Formulate the Recurrence Relation:
Express the solution of the problem in terms of the solutions to its subproblems. This is usually
done using a recursive formula (recurrence relation).
Memoization or Tabulation:
Memoization: Store the solutions of subproblems in a memory (e.g., an array or a dictionary) to
avoid redundant computations.
Tabulation: Instead of recursion, solve subproblems iteratively and store the solutions in a table
(usually a bottom-up approach).
Construct the Solution:
Once the smaller subproblems are solved, use their solutions to build up the final solution for
the original problem.
Determine Base Cases:
Define base cases that are small enough to be solved directly without recursion.
Key Concepts
Optimal Substructure: A problem has an optimal substructure if the optimal solution to the
problem can be constructed from the optimal solutions of its subproblems.
Overlapping Subproblems: When solving the same subproblem multiple times, it results in
overlapping subproblems, making dynamic programming more efficient than approaches like
divide-and-conquer for these types of problems.
Dynamic Programming Applications
0/1 Knapsack Problem:
,Problem of selecting items with given weights and values to maximize the value without
exceeding the weight limit.
Longest Common Subsequence (LCS):
Finding the longest subsequence common to two sequences.
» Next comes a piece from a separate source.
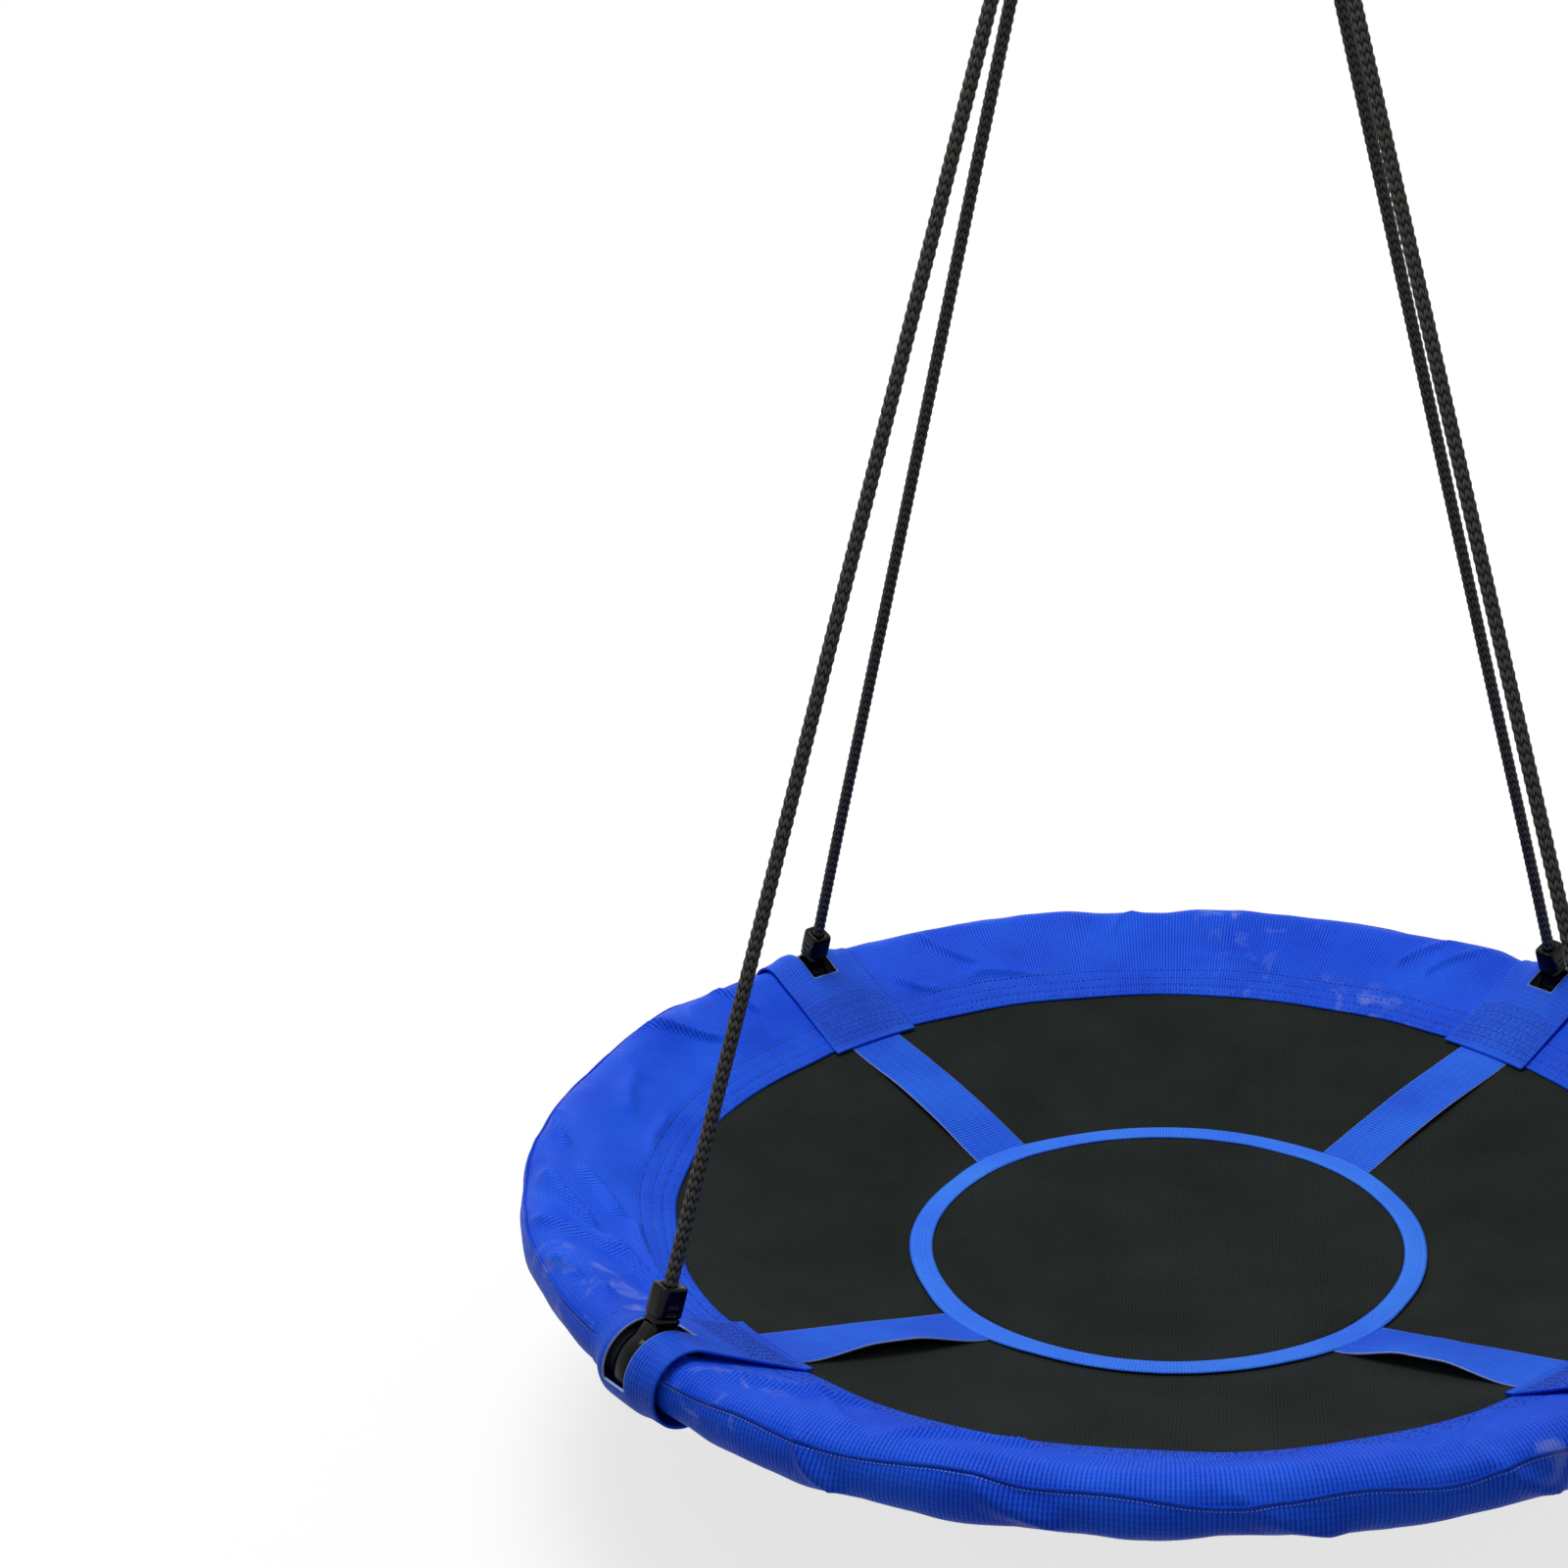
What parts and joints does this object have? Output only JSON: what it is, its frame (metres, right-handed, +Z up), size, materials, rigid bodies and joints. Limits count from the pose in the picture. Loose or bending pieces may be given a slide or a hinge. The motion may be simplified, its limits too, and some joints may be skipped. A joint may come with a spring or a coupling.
{
  "type": "saucer nest swing",
  "caption": "Round nest swing with a padded steel rim, a stretched fabric mat with webbing spokes and adjustable ropes from hook rings.",
  "frame": {"origin": "where the two steel rings bear on the hook, at the top of the inside of their wire", "axes": "+Z up, X to the right and +Y away from the viewer; the ropes reach the rim at 45 degrees to X and Y"},
  "size_m": [1, 1, 1.3611],
  "materials": {
    "ring_steel": "polished welded steel wire",
    "rope": "black solid-braid polyester rope",
    "fitting": "black injection-moulded nylon, glossy",
    "frame_steel": "powder-coated steel tube",
    "screw_steel": "zinc-plated steel",
    "foam": "closed-cell foam",
    "cover": "blue coated polyester, slightly shiny",
    "webbing": "blue ribbed polyester webbing",
    "mat": "black Oxford-weave polyester",
    "binding": "light blue bias binding"
  },
  "bodies": {
    "hook_rings": {"ring_left": "ring_steel", "ring_right": "ring_steel", "rope_loop_1": "rope", "rope_loop_2": "rope", "rope_loop_3": "rope", "rope_loop_4": "rope"},
    "ropes": {"rope_leg_1": "rope", "rope_leg_2": "rope", "rope_leg_3": "rope", "rope_leg_4": "rope"},
    "seat": {"frame_tube_1": "frame_steel", "frame_tube_2": "frame_steel", "frame_tube_3": "frame_steel", "frame_tube_4": "frame_steel", "frame_screws": "screw_steel", "foam_sleeve_1": "foam", "foam_sleeve_2": "foam", "foam_sleeve_3": "foam", "foam_sleeve_4": "foam", "rim_cover_1": "cover", "rim_cover_2": "cover", "rim_cover_3": "cover", "rim_cover_4": "cover", "hanger_patch_1": "webbing", "hanger_patch_2": "webbing", "hanger_patch_3": "webbing", "hanger_patch_4": "webbing", "spoke_1": "webbing", "spoke_2": "webbing", "spoke_3": "webbing", "spoke_4": "webbing", "mat": "mat", "centre_disc": "mat", "centre_binding": "binding"},
    "eye_1": {"rope_eye_1": "fitting", "rope_end_1": "rope"},
    "eye_2": {"rope_eye_2": "fitting", "rope_end_2": "rope"},
    "eye_3": {"rope_eye_3": "fitting", "rope_end_3": "rope"},
    "eye_4": {"rope_eye_4": "fitting", "rope_end_4": "rope"},
    "slider_1": {"adjuster_1": "fitting", "rope_tail_1": "rope", "stopper_knot_1": "rope"},
    "slider_2": {"adjuster_2": "fitting", "rope_tail_2": "rope", "stopper_knot_2": "rope"},
    "slider_3": {"adjuster_3": "fitting", "rope_tail_3": "rope", "stopper_knot_3": "rope"},
    "slider_4": {"adjuster_4": "fitting", "rope_tail_4": "rope", "stopper_knot_4": "rope"}
  },
  "joints": [
    {"name": "swing", "type": "hinge", "parent": "hook_rings", "child": "ropes", "pos_m": [0, 0, -0.037], "axis": [0, 1, 0], "range_deg": [-38, 38], "deforming": ["rope_loop_1", "rope_loop_2", "rope_loop_3", "rope_loop_4"]},
    {"name": "seat_height", "type": "slide", "parent": "ropes", "child": "seat", "axis": [0, 0, 1], "range_m": [-0.1, 0.15], "deforming": ["rope_leg_1", "rope_leg_2", "rope_leg_3", "rope_leg_4"]},
    {"name": "eye_turn_1", "type": "hinge", "parent": "seat", "child": "eye_1", "pos_m": [-0.33941, -0.33941, -1.274], "axis": [0.7071, -0.7071, 0], "range_deg": [-6, 60], "stiffness_Nm_per_rad": 0.5, "deforming": ["rope_end_1"]},
    {"name": "eye_turn_2", "type": "hinge", "parent": "seat", "child": "eye_2", "pos_m": [-0.33941, 0.33941, -1.274], "axis": [-0.7071, -0.7071, 0], "range_deg": [-6, 60], "stiffness_Nm_per_rad": 0.5, "deforming": ["rope_end_2"]},
    {"name": "eye_turn_3", "type": "hinge", "parent": "seat", "child": "eye_3", "pos_m": [0.33941, 0.33941, -1.274], "axis": [-0.7071, 0.7071, 0], "range_deg": [-6, 60], "stiffness_Nm_per_rad": 0.5, "deforming": ["rope_end_3"]},
    {"name": "eye_turn_4", "type": "hinge", "parent": "seat", "child": "eye_4", "pos_m": [0.33941, -0.33941, -1.274], "axis": [0.7071, 0.7071, 0], "range_deg": [-6, 60], "stiffness_Nm_per_rad": 0.5, "deforming": ["rope_end_4"]},
    {"name": "adjuster_slide_1", "type": "slide", "parent": "ropes", "child": "slider_1", "axis": [0.241, 0.2478, 0.9383], "range_m": [-0.1407, 0.0938], "deforming": ["rope_tail_1"]},
    {"name": "adjuster_slide_2", "type": "slide", "parent": "ropes", "child": "slider_2", "axis": [0.2367, -0.258, 0.9367], "range_m": [-0.1407, 0.0938], "deforming": ["rope_tail_2"]},
    {"name": "adjuster_slide_3", "type": "slide", "parent": "ropes", "child": "slider_3", "axis": [-0.241, -0.2478, 0.9383], "range_m": [-0.1407, 0.0938], "deforming": ["rope_tail_3"]},
    {"name": "adjuster_slide_4", "type": "slide", "parent": "ropes", "child": "slider_4", "axis": [-0.2367, 0.258, 0.9367], "range_m": [-0.1407, 0.0938], "deforming": ["rope_tail_4"]}
  ],
  "couplings": [
    {"joint": "adjuster_slide_1", "follows": "seat_height", "ratio": -0.938},
    {"joint": "adjuster_slide_2", "follows": "seat_height", "ratio": -0.938},
    {"joint": "adjuster_slide_3", "follows": "seat_height", "ratio": -0.938},
    {"joint": "adjuster_slide_4", "follows": "seat_height", "ratio": -0.938}
  ]
}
Matrix Chain Multiplication:
Finding the optimal way to multiply a chain of matrices to minimize the number of scalar
multiplications.
Coin Change Problem:
Finding the minimum number of coins needed to make a particular amount using a set of
denominations.
Advantages of Dynamic Programming
Efficiency: By solving overlapping subproblems only once and storing their solutions, dynamic
programming reduces the time complexity of exponential problems to polynomial time.
Optimal Solutions: Dynamic programming guarantees finding the optimal solution for
optimization problems.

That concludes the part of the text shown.